Mona Harbali, Food Safety Manager, Lavoya
The year 2025 has been a pivotal one for food safety, marked by rapid innovation, regulatory evolution, and renewed focus on consumer trust. One of the most significant lessons has been the importance of strengthening digital traceability. With supply chains becoming more global and complex, the adoption of AI-driven monitoring systems and blockchain-based tracking has demonstrated how technology can dramatically reduce response times during contamination incidents and improve transparency from farm to fork.
Another key learning is the growing need for harmonized regulations, particularly as novel ingredients, alternative proteins, and functional foods continue to expand in the market. Regulators across regions have increasingly recognized that fragmented rules pose challenges for both consumer protection and industry growth. In 2025, coordinated efforts toward clearer guidance and risk-based frameworks have shown promising progress.
We also learned that consumer expectations around food safety, sustainability, and labelling are higher than ever. Public demand for clean labels and responsibly sourced ingredients has pushed companies to adopt stronger self-monitoring programs and invest in preventive controls.
Finally, 2025 highlighted the value of collaboration. Whether through industry partnerships, academic research, or global information-sharing networks, collective action has proven essential for managing emerging risks and building a safer, more resilient food system.
Hendriea DCosta, Food Safety Manager
It's a simple truth, there is no food safety without management and leadership support and commitment, it is what makes food safety effective within any food business. Food Safety culture is built on clear leadership commitment to it. Management support is not just limited to a comprehensive food safety policy, training, monitoring tools and equipment, it should also include yearly budgets set aside for the sole purpose of achieving these food safety targets. Budgeting for food safety ensures that it is viewed as an integral part of the operations and not just as a task to meet local regulatory requirements.
Through the food safety mishaps reported, negligence is evident, especially when the focus is set on revenue instead of the safety of the consumer. Leadership focused on consumer safety helps foster an environment where employees feel responsible for identifying and addressing food safety risks. When management sets food safety objectives and a clear budget to meet those objectives for the year whether through training, monitoring or testing, it signals that food safety is every staff's priority. In addition to that, consistent communication about standards, audits, and continuous improvement further strengthens this culture.

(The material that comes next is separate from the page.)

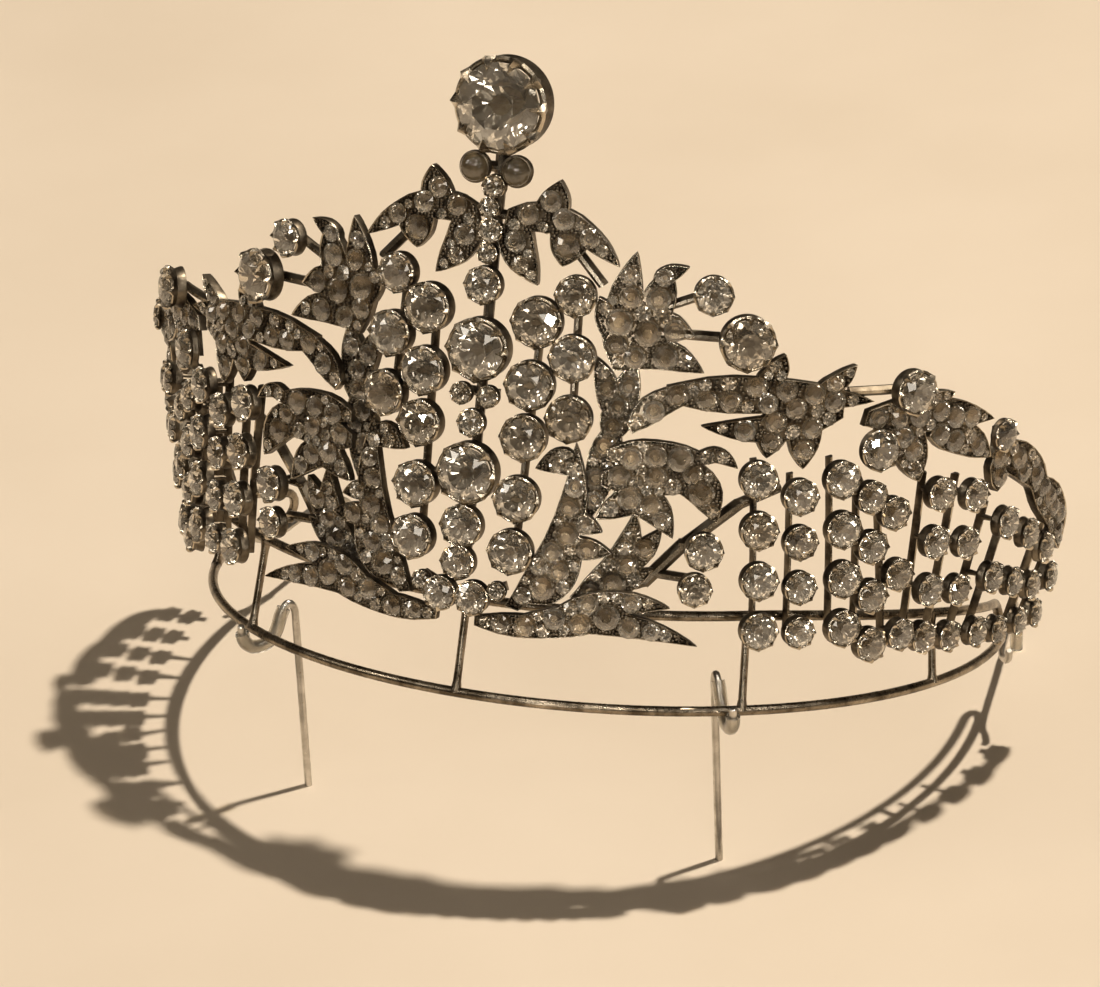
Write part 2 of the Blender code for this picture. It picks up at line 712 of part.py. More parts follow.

When leadership sets yearly objectives and budgets , this should include food safety tools and systems —such as HACCP plans, cleaning schedules, temperature controls, and traceability procedures— these should be effectively implemented and regularly reviewed. Depending on the size and nature of the business, adequate staff to ensure food safety should also be a part of the system to ensure systems are effective. In the event of any incident, a supportive leadership goes a long way, the focus is on early detection, transparency and effective handling of suspected food. Ultimately, food safety has to be viewed as an integral part of any business, it should not just be a local requirement that needs to be met, but an important part that keeps the operations running and profitable. Food safety not only affects consumers, but also affects the bottom line of any food business if it is taken for granted.